Les restrictions par rapport au Parc de la Gaspésie ont commencé au début des années 80 lorsque le gouvernement du Québec a décidé de créer le réseau des parcs québécois. Avant cela, c’était des parcs autonomes. En créant ce réseau, les parcs ont été séparés en deux catégories : récréation ou conservation. Le Parc de la Gaspésie, à la suite d’audiences publiques en 1982, est devenu un parc de conservation. L’accès à la montagne est alors devenu un peu plus réglementé. Cela ne prenait pas de permis. La fréquentation vers le massif du mont Albert a augmenté sauf que plus de monde des fois amène plus d’exagération.

Au début des années 90, la vis avait déjà resserré beaucoup. On ne pouvait plus camper dans le massif ni aller n’importe où. Fait que là, avec les gens avec qui je skiais, on s’est tourné naturellement dans la Réserve faunique des Chics-Chocs où c’était plus facile de faire des descentes. De là est né le Mont Hog’s Back, le Champ-de-Mars, la Blanche-Lamontagne. Au départ, cela prenait la forme de travaux entre amis afin de réaliser des pistes pour rentrer jusqu’au pied de la montagne. Par après, avec un organisme qui existait à l’époque, des projets d’aménagement ont suivi.
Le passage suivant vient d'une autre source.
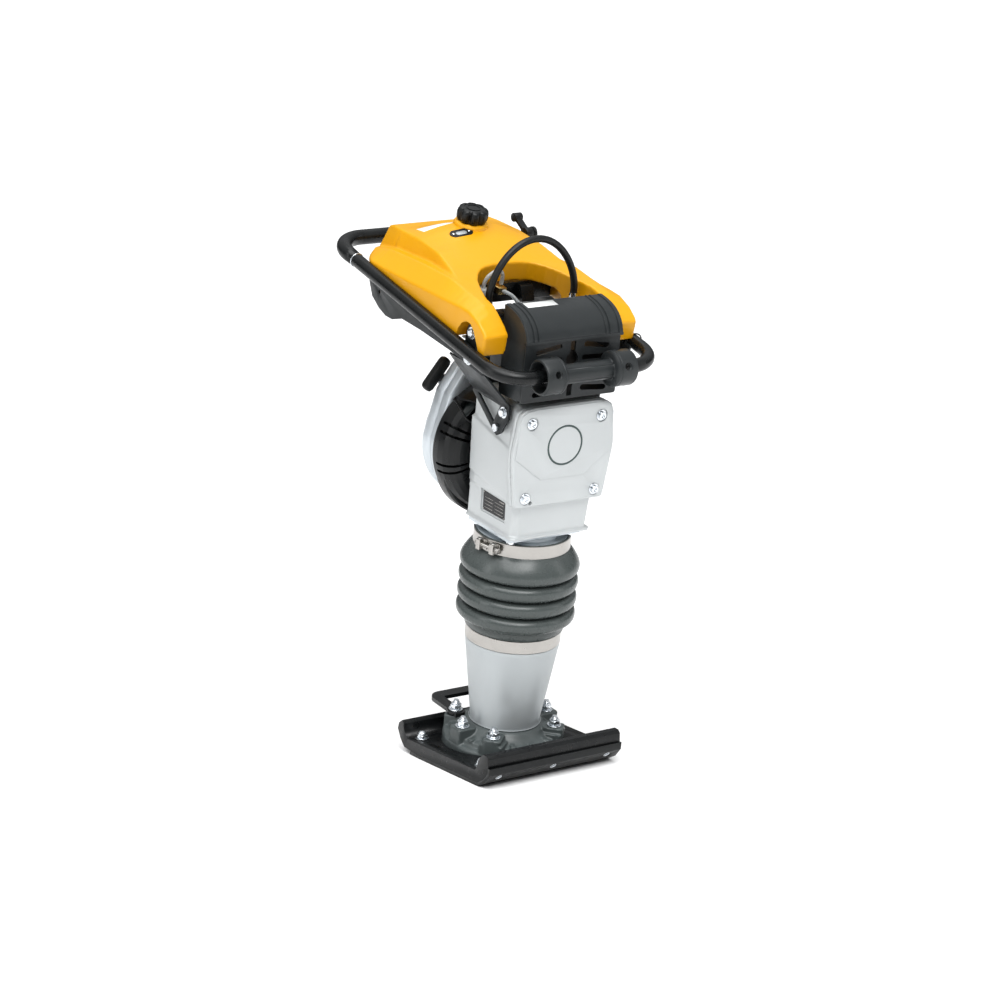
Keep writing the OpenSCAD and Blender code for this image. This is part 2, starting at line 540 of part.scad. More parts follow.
// side plate: strip under the rail, an arm leaning in, and a flat foot with a window on the crankcase
foot_x = 90;
arm_t0 = 684;
arm_t1 = 752;
arm_l = norm([plate_x - foot_x - 4, arm_t1 - arm_t0]);
arm_a = atan2(plate_x - foot_x - 4, arm_t1 - arm_t0);
tab_s = 300;
rail_p = [[121, -18], [124, 28]];
module side_plates() color([0.13, 0.14, 0.15]) mirrored() {
    rails() difference() {
        union() {
            wall_yz(plate_x - 4, plate_x) polygon([[70, -2], [76, -28], [178, -30], [272, -37], [330, -44], [359, -59],
                [380, -62], [404, -58], [430, -47], [449, -21], [452, -2], [140, -2], [140, 28], [108, 28], [108, -2]]);
            translate([0, 124, 28]) rod_x(16, plate_x - 4, plate_x, 32);
            translate([118, tab_s - 14, 8]) cube([plate_x - 118, 28, 4]);
            translate([plate_x - 4, tab_s - 14, -3]) cube([4, 28, 12]);
        }
        translate([rail_x, 40, 0]) rotate([-90, 0, 0]) cylinder(r = rail_r, h = 480, $fn = 32);
        for (p = rail_p) translate([0, p[0], p[1]]) rod_x(4.5, plate_x - 10, plate_x + 10, 24);
        translate([0, 410, -30]) rod_x(3, plate_x - 10, plate_x + 10, 24);
        translate([132, tab_s, 0]) cylinder(r = 4, h = 30, $fn = 24);
    }
    ram() difference() {
        union() {
            wall_yz(foot_x, foot_x + 4) polygon([[54, arm_t0], [54, 677], [-18, 626], [-26, 622], [-36, 628], [-56, 660],
                [-56, arm_t0]]);
            translate([foot_x, 0, arm_t0 - 1]) rotate([0, arm_a, 0]) wall_yz(0.6, 4)
                polygon([[-56, 0], [54, 0], [54, arm_l], [-38, arm_l]]);
        }
        wall_yz(80, 100) polygon([[38, 679], [-30, 676], [-14, 642]]);
        for (p = [mount_p, plate_p]) translate([0, p[0], p[1]]) rod_x(4, 80, 100, 24);
    }
}
module plate_bolts() color([0.7, 0.72, 0.74]) mirrored() {
    rails() for (p = rail_p) translate([0, p[0], p[1]]) {
        rod_x(4.5, plate_x - 7, plate_x + 3, 24);
        translate([plate_x, 0, 0]) rotate([0, 90, 0]) difference() {
            hex(14, 4);
            translate([0, 0, -1]) cylinder(r = 4.5, h = 6, $fn = 24);
        }
    }
    ram() translate([0, plate_p[0], plate_p[1]]) {
        rod_x(4, foot_x - 1.5, foot_x + 9, 24);
        translate([foot_x + 4, 0, 0]) rotate([0, 90, 0]) difference() {
            hex(13, 5);
            translate([0, 0, -1]) cylinder(r = 4, h = 8, $fn = 24);
        }
    }
}
module mount_bolts() color([0.7, 0.72, 0.74]) mirrored() ram() translate([0, mount_p[0], mount_p[1]]) {
    rod_x(3.9, 62, foot_x + 9, 24);
    translate([foot_x + 4.2, 0, 0]) rotate([0, 90, 0]) difference() {
        hex(13, 5);
        translate([0, 0, -1]) cylinder(r = 3.9, h = 8, $fn = 24);
    }
}
module rubber_mounts() color([0.05, 0.05, 0.05]) mirrored() ram() translate([0, mount_p[0], mount_p[1]]) difference() {
    rod_x(11, case_w + 2, foot_x - 0.1, 32);
    rod_x(4, case_w, foot_x + 2, 24);
}
roller_d = 62; // [58:1:66]
module front_roller() color([0.12, 0.125, 0.13]) rails() difference() {
    union() {
        rod_x(15.5, -54, 54, 48);
        mirrored() rod_x(roller_d / 2, 50, 92, 48);
    }
    rod_x(rail_r + 0.3, -100, 100, 48);
    mirrored() rod_x(25, 62, 96, 48);
    mirrored() for (a = [0:90:359]) translate([68.6, 0, 0]) rotate([a + 60, 0, 0]) cylinder(r = 5.5, h = 40, $fn = 24);
}

// ---------------------------------------------------------------- tank, in the plane of the rails
tank_n = rail_r + 0.2;
module tank_plan(g) difference() {
    polygon([[-tank_x + g, 78 + g], [-tank_x + g, 452], [-tank_x + 24 + g, 475 - g], [tank_x - 24 - g, 475 - g],
        [tank_x - g, 452], [tank_x - g, 78 + g]]);
    polygon([[-108 - g, 0], [-108 - g, 160], [-84 - g, 224], [-66 - g / 2, 255 + g / 2], [-40, 266 + g], [40, 266 + g],
        [66 + g / 2, 255 + g / 2], [84 + g, 224], [108 + g, 160], [108 + g, 0]]);
}
module skirt_side(g) polygon([[60, tank_n + g], [60, 20], [92, 56 - g], [130, 66 - g], [240, 66 - g], [335, 56 - g],
    [430, 38 - g], [480, 26 - g], [480, tank_n + g]]);
module dome_side(g) polygon([[140, tank_n + g], [140, 50], [190, 66 - g], [262, 76 - g], [372, 100 - g], [396, 98 - g],
    [450, 66 - g], [488 - g, 45 - g], [488 - g, tank_n + g]]);
module under_cut(g) wall_yz(-104 - g, 104 + g) polygon([[240, 0], [240, 42 + g], [282, 42 + g], [344, 10 + g], [344, 0]]);
module tank_body(g) difference() {
    tank_solid(g);
    under_cut(g);
}
module tank_solid(g) {
    intersection() {
        wall_yz(-tank_x, tank_x) skirt_side(g);
        linear_extrude(200) tank_plan(g);
    }
    intersection() {
        wall_yz(-128 + g, 128 - g) dome_side(g);
        linear_extrude(200) difference() {
            polygon([[-128 + g, 100], [-128 + g, 300], [-112 + g, 488], [112 - g, 488], [128 - g, 300], [128 - g, 100]]);
            polygon([[-108 - g, 0], [-108 - g, 160], [-84 - g, 224], [-66 - g / 2, 255 + g / 2], [-40, 266 + g],
                [40, 266 + g], [66 + g / 2, 255 + g / 2], [84 + g, 224], [108 + g, 160], [108 + g, 0]]);
        }
    }
}
cap_s = 386;
cap_n = 104;
gauge_s = 359;
gauge_x = -35;
module cavity() difference() {
    tank_body(4);
    mirrored() translate([128, 60, 0]) cube([40, 100, 90]);
    mirrored() translate([132, tab_s, 0]) cylinder(r = 10, h = 28, $fn = 32);
    translate([gauge_x - 26, gauge_s - 14, 76]) cube([52, 28, 40]);
}
module fuel_tank() color([0.88, 0.66, 0.02]) rails() difference() {
    union() {
        tank_body(0);
        translate([0, cap_s, 80]) cylinder(r = 25, h = cap_n - 80, $fn = 48);
    }
    cavity();
    translate([0, cap_s, 60]) cylinder(r = 20, h = 60, $fn = 48);
    mirrored() translate([0, 124, 28]) rod_x(20, plate_x - 12, tank_x + 10, 48);
    mirrored() translate([plate_x - 12, 104, 0]) cube([30, 40, 28]);
    translate([gauge_x - 21, gauge_s - 9, 88]) cube([42, 18, 40]);
    mirrored() translate([132, tab_s, 0]) cylinder(r = 4, h = 22, $fn = 24);
}
module tank_bolts() color([0.7, 0.72, 0.74]) rails() mirrored() translate([132, tab_s, 2]) {
    cylinder(r = 4, h = 20, $fn = 24);
    difference() {
        hex(13, 6);
        translate([0, 0, -1]) cylinder(r = 4, h = 8, $fn = 24);
    }
}
module fuel_cap() color([0.06, 0.06, 0.06]) rails() translate([0, cap_s, cap_n + 0.3]) {
    difference() {
        union() {
            cylinder(r = 26, h = 21, $fn = 48);
            for (a = [0:45:359]) rotate([0, 0, a]) translate([22, 0, 2]) cylinder(r = 6.4, h = 17, $fn = 24);
        }
        translate([0, 0, 21]) cylinder(r = 15, h = 4, center = true, $fn = 32);
    }
    translate([0, 0, -12]) cylinder(r = 19.6, h = 14, $fn = 48);
}
module level_gauge() color([0.08, 0.08, 0.08]) rails() translate([gauge_x, gauge_s, 88]) {
    translate([-20.9, -8.9, 0]) cube([41.8, 17.8, 10.5]);
    translate([0, 0, 10.5]) cylinder(r = 7, h = 1.5, $fn = 32);
}
lever_p = [163, 414, 54];
module throttle_bracket() color([0.08, 0.08, 0.08]) rails() difference() {
    union() {
        translate([156.5, 402, 4]) cube([5, 24, 40]);
        translate([0, lever_p[1], lever_p[2]]) rod_x(12, 156.5, 161.5, 32);
        translate([rail_x, 404, 0]) rotate([-90, 0, 0]) cylinder(r = rail_r + 3, h = 20, $fn = 48);
    }
    translate([rail_x, 400, 0]) rotate([-90, 0, 0]) cylinder(r = rail_r, h = 30, $fn = 32);
    translate([plate_x - 10, 400, -30]) cube([tank_x - plate_x + 10.5, 30, 60]);
    translate([0, lever_p[1], lever_p[2]]) rod_x(4 + run, 150, 170, 24);
}
module throttle_lever() color([0.1, 0.1, 0.1]) rails() translate([0, lever_p[1], lever_p[2]]) {
    rod_x(4, 150, 163, 24);
    rod_x(11, 140, 156.2, 32);
    rotate([-70, 0, 0]) {
        translate([142, -3, 8]) cube([12, 6, 34]);
        translate([0, 0, 42]) rod_x(8, 140, 156, 32);
    }
}
module throttle_cable() color([0.05, 0.05, 0.05]) rails() translate([175.5, 60, 0])
    rotate([-90, 0, 0]) cylinder(r = 2.4, h = 344, $fn = 16);

shoe();
wear_plate();
wear_screws();
shoe_bolts();
foot_flange();
flange_nuts();
carry_strap();
foot_tube();
lower_band();
bellows();
spring_sleeve();
sleeve_cap();
lower_spring();
upper_spring();
guide_cylinder();
upper_band();
band_latch();
flange_bolts();
crankcase();
front_cover();
cover_screws();
cover_badge();
nameplate();
bearings();
crank_gear();
connecting_rod();
ram_piston();
clutch_drum();
engine_shaft();
clutch_shoes();
fan_shroud();
engine_block();
cylinder_head();
valve_cover();
recoil_cover();
starter_pulley();
starter_grip();
muffler();
muffler_guard();
guard_hood();
breather_hose();
hose_ferrules();
fuel_lines();
fuel_filter();
fuel_tap();
air_cleaner();
handle_tube();
grip_sleeve();
side_plates();
plate_bolts();
mount_bolts();
rubber_mounts();
front_roller();
fuel_tank();
tank_bolts();
fuel_cap();
level_gauge();
throttle_lever();
throttle_bracket();
throttle_cable();
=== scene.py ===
"""Looks of the jumping jack rammer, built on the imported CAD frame.

Shapes are drawn in millimetres in one of three local frames and moved to metres:
PLAIN (the ground), RAM (x, back, up the ram) and RAILS (x, along the handle, normal to it).
"""
import json
import math

import bmesh
import bpy
from mathutils import Matrix, Vector


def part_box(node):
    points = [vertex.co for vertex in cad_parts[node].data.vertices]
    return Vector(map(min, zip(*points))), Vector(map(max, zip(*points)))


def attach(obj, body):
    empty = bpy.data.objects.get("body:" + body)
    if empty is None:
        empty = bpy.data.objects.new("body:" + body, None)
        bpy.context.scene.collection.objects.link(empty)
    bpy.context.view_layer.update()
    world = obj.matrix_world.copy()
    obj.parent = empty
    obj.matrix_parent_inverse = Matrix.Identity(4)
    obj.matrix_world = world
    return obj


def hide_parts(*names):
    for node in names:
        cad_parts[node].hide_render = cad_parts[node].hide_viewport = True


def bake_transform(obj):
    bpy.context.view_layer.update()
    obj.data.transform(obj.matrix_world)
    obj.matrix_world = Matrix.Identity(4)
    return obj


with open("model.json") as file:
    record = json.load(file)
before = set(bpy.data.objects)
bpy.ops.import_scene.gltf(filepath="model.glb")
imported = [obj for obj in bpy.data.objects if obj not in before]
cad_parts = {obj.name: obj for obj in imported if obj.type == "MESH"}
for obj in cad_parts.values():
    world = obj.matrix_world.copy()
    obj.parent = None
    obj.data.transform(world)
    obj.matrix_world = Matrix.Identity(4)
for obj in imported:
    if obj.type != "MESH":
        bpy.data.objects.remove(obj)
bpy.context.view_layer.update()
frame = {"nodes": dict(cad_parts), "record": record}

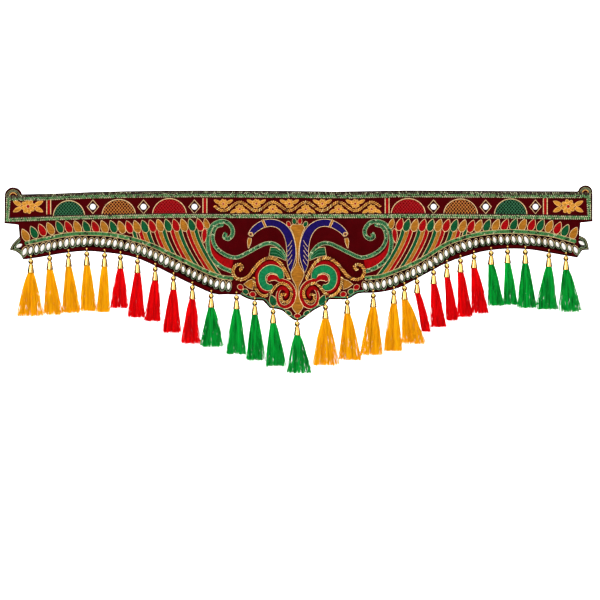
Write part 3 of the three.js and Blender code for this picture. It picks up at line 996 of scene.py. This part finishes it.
def sew_stones():
    """Ribbons, stones and their looped settings, and the loose stone on each wing."""
    ribbons = Needlework("stone trim")
    arch = [(-4.2, -3.5), (-4.6, 1.0), (-3.6, 5.2), (0, 8.8), (3.6, 5.2), (4.6, 1.0), (4.2, -3.5)]
    cup = [(-4.1, 0.5), (-4.0, -3.5), (-2.7, -6.9), (0, -8.7), (2.7, -6.9), (4.0, -3.5), (4.1, 0.5)]
    stone = stone_shape()
    back = SEWN_FACE + RIBBON_THICKNESS / 2
    margin = round(STONE["margin"])
    for number, side in enumerate(("left", "right"), 1):
        way = -1 if side == "left" else 1
        line = smooth(trim_line(side), 6.0)
        ribbons.strip("dark ribbon", beside(line, RIBBON_WIDTH / 2), beside(line, -RIBBON_WIDTH / 2), 0.7)
        trimmed = smooth(line, 1.0)[margin:-margin]
        before = trimmed[0] - (trimmed[1] - trimmed[0]) * STONE["pitch"]
        after = trimmed[-1] + (trimmed[-1] - trimmed[-2]) * (1.0 if side == "left" else 8.0)
        trimmed = np.vstack([before, trimmed, after])
        pitch = length_of(trimmed) / (STONES_IN_TRIM - 1) * 0.9995
        hung = {"follow": 0.0, "lean": way * STONE["lean"], "sway": 0.3, "uneven": 0.16, "seed": number}
        sew_row(f"stones {side}", "stone", [(trimmed, False, 1.0, back)], stone, pitch,
                replaced=[f"stone_trim_{side}", f"wing_stone_{side}"], **hung)
        for label, loop, thick in (("thread_cord", arch, 0.7), ("sage cord", cup, 1.15)):
            shape = cords("loop", label, [(smooth(loop, 2.2), False, thick, 0.0)])
            run = [(trimmed, False, 1.0, back + 0.6)]
            sew_row(f"settings {label} {side}", label, run, shape, pitch, **hung)
            bpy.data.meshes.remove(shape)
        x, z, turn = WING_STONES[side]
        single = stone.copy()
        place = Matrix.Translation(Vector((x, 0.3 - SEWN_FACE, z)) * MM)
        single.transform(place @ Matrix.Rotation(math.radians(-turn), 4, "Y"))
        piece(f"wing stone {side}", single, "stone")
        ribbons.pad("dark ribbon", WINGS[side], 0.3)
        for share, label in ((0.82, "olive cord"), (0.62, "sage cord")):
            nested = shrunk(WINGS[side], x + way * -6.0, z + 0.5, share)
            ribbons.cord(label, smooth(nested, 2.5), 1.6, lift=0.3)
    ribbons.make()


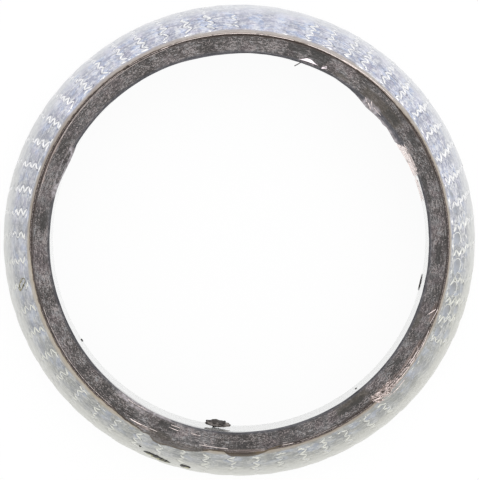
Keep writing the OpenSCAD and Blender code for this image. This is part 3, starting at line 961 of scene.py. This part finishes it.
class GASKET_OT_facing(bpy.types.Operator):
    """Models the pale facing with its cut edge, quilted seat, land and turned-in lower edge"""

    bl_idname = "gasket.facing"
    bl_label = "Facing"

    def outline(self, sizes, outside):
        """The facing's section, from the cut edge down the outside and back up the inside."""
        skin = sizes.facing_thickness
        inner = outside.place(outside.arc, -skin)[0]
        cut = 0.08 * MM
        points = [(inner, sizes.height - 0.02 * MM), (inner + cut, sizes.height), (outside.top_r - cut, sizes.height)]
        points += list(zip(*outside.place(np.linspace(outside.arc - 0.05 * MM, 5.2 * MM, 54))))
        points += list(zip(*outside.place(np.linspace(4.9 * MM, 0.0, 12))))
        points += line_points((outside.land_r, outside.land_h - 0.5 * MM), (outside.land_r, sizes.corner_radius), 8)
        corner = (sizes.outer_radius - sizes.corner_radius, sizes.corner_radius)
        points += arc_points(corner, sizes.corner_radius, 0, -90, 6)
        points += arc_points(corner, sizes.corner_radius - skin, -90, 0, 4)
        points += list(zip(*outside.place(np.linspace(0.0, outside.arc - 0.1 * MM, 6), -skin)))
        return points

    def execute(self, context):
        sizes = context.scene.gasket_sizes
        outside = Outside(sizes)
        knit = Knit(sizes, outside)
        shell = spin_outline("facing_shell", self.outline(sizes, outside), 1044)
        points, angle, r = read_points(shell)
        z = points[:, 2]
        on_outside = np.hypot(r, z - outside.centre) > outside.radius - 0.1 * MM
        on_outside |= (z < outside.land_h) & (r > outside.land_r - 0.1 * MM)
        rise = outside.rise_of(r, z)
        away_from_cut = np.clip((outside.arc - rise) / (0.6 * MM), 0, 1) * np.clip(z / (1.0 * MM), 0, 1)
        row = knit.row(angle)
        near = distance_to_wires(points, knit.rows(), 2.0 * MM)
        quilt = -0.020 * MM * np.cos(2 * np.pi * row)
        groove = -0.055 * MM * np.exp(-((near - 0.24 * MM) / (0.13 * MM)) ** 2)
        relief = quilt + groove + 0.028 * MM * lumps(points, 3.0 * MM, 2) + 0.014 * MM * lumps(points, 0.7 * MM, 2)
        relief = (relief - 0.02 * MM) * on_outside * away_from_cut
        up = np.where(z > outside.land_h, np.arctan2(z - outside.centre, r), 0.0)
        r_new = r + relief * np.cos(up)
        moved = np.stack([points[:, 0] / r * r_new, points[:, 1] / r * r_new, z + relief * np.sin(up)], axis=-1)
        keep_values(shell, "Wire distance", near)
        keep_values(shell, "Seam", 2 * np.abs(row - np.round(row)))
        keep_values(shell, "Cut tone", by_angle(CUT_TONE, angle))
        keep_values(shell, "Blue light tint", by_angle(BLUE_LIGHT_TINT, angle))
        keep_values(shell, "Rim spread", by_angle(RIM_SPREAD, angle) * MM)
        # Painted light and shade: which side of each row's pillow is coloured lighter
        keep_values(shell, "Cell", np.cos(2 * np.pi * (row - 0.18)))
        keep_values(shell, "Cut width", by_angle(CUT_WIDTH, angle) * MM)
        keep_values(shell, "Cut shade", by_angle(CUT_SHADE, angle))
        keep_values(shell, "Mottle", by_angle(MOTTLE, angle))
        bare = np.zeros(len(points))
        bare_dark = np.zeros(len(points))
        uneven = 0.3 * lumps(points, 0.8 * MM, 2)
        for middle, r_mid, wide, tall, dark, _ in BARE_PLACES:
            aside = ((angle - middle + 180) % 360 - 180) * math.radians(1) * r_mid
            apart = ((np.abs(aside) / wide) ** 2.6 + (np.abs(r / MM - r_mid) / tall) ** 2.6) ** (1 / 2.6)
            here = np.clip((1.15 - apart + uneven) / 0.3, 0, 1)
            uphill = np.clip(aside / wide, -1, 1) + np.clip((r / MM - r_mid) / tall, -1, 1)
            bare_dark = np.where(here > bare, dark + 0.1 + 0.3 * uphill, bare_dark)
            bare = np.maximum(bare, here)
        keep_values(shell, "Bare", bare * on_outside)
        keep_values(shell, "Bare dark", np.clip(bare_dark, 0, 1))
        off = np.abs((angle - 343 + 180) % 360 - 180)
        fuzzy = np.clip((14.5 - off) / 3, 0, 1) + 0.45 * np.clip((360 - np.abs(angle - 15) * 24) / 60, 0, 1)
        keep_values(shell, "Open", np.clip(fuzzy, 0, 1) * np.clip((rise - 5.5 * MM) / (1.5 * MM), 0, 1))
        write_points(shell, moved)
        finish_piece(shell, "Pale facing", "facing_layer")
        return {"FINISHED"}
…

Maintenant c’est plaisant parce qu’il existe une plus grosse structure avec la COOP Accès Chic-Chocs qui gère beaucoup le développement à l’intérieur. Nous autres, on a vu l’évolution et c’est merveilleux de voir le monde skier un peu partout dans des montagnes qui sont accessibles. Le seul point dommageable, c’est que les développeurs ont pris du temps avant d’allumer sur l’intérêt de l’activité hivernale. Et encore là, ils sont toujours en retard sur les usagers qui vont et développent les affaires. Ils n’ont pas encore visualisé la vague de ski hors-piste qui s’en vient.

Il y a beaucoup de monde présentement. On s’en rend compte, les locaux, depuis quelques années. Avant cela, faire les premières traces fraîches, c’était facile. Mais maintenant, on est rendu à l’étape où si tu veux faire une trace le matin, faut que tu partes à la noirceur. Aujourd’hui, les descentes classiques sont fort occupées (Hog’s Back, Lyall, Blanche). Parce que dans le fond, les gens vont toujours aller dans les mêmes secteurs à leurs premières visites, là où les gens se tiennent pour skier dans un contexte qui est d’une certaine façon plus sécuritaire. Mais quand tu commences à connaître un peu le circuit et l’environnement, cela t’amène à d’autres coins qui sont vraiment très intéressants. La place paraît parfois limitée mais je dirais au contraire que la place est immense. Il y a énormément de potentiel. Et le fait d’être dans la Réserve faunique te donne un peu plus de latitude que dans le Parc.

C’est sûr que personnellement, j’aimerais que les secteurs du Parc soient plus accessibles mais on peut comprendre à un moment donné que pour la tranquillité de tout le monde, il y ait moins d’ouverture comme ça.

Mont Gordon
Expédition à ski au mont Gordon dans l'arrière pays de Lac Louise. Guillaume Gagnon, Stéphane Gagnon et André Beaulieu. Photo : André Beaulieu.

As-tu des conseils à délivrer à ceux qui découvrent ce sport et qui commencent à découvrir la Gaspésie? En terme d’équipement, de formation, etc.?

Comme je suis de plus en plus sensibilisé au risque d’avalanche (en tant qu’administrateur à Avalanche Québec), je te dirais que l’information et la sensibilisation au risque d’avalanche sont les points les plus importants. Les gens ont à s’informer. À l’heure actuelle, il existe énormément de points d’information qui ont été mis en place concernant les conditions en montagne. Même avant de partir, à partir des centres urbains, les gens peuvent connaître l’état du ski en montagne et voir comment cela se passe. Par l’intermédiaire de la SEPAQ également qui gère les centres d’information à l’intérieur des parcs.

Outre cela, il faut toujours penser à être en groupe, et toujours considérer qu’on est dans une région éloignée. S’il arrive un problème, il faut au moins avoir une idée de la manière dont le groupe va réagir parce que souvent les gens rentrent en montagne, y vont en après-midi, sans savoir que la noirceur arrive tôt durant l’hiver, surtout au mois de janvier. S’il arrive un problème, ils devront penser à se débrouiller entre eux, parce que les secours des fois tardent à arriver, et que se débrouiller par leurs propres moyens pourrait leur faire gagner du temps.

Pour le reste, en terme d’expérience et d’habilité de ski, la plupart des gens qui se ramassent ici en montagne ont déjà une expérience. De plus en plus de centres de ski organisent des zones blanches qui permettent aux skieurs qui le souhaitent d’expérimenter cette technique et c’est très bien comme ça.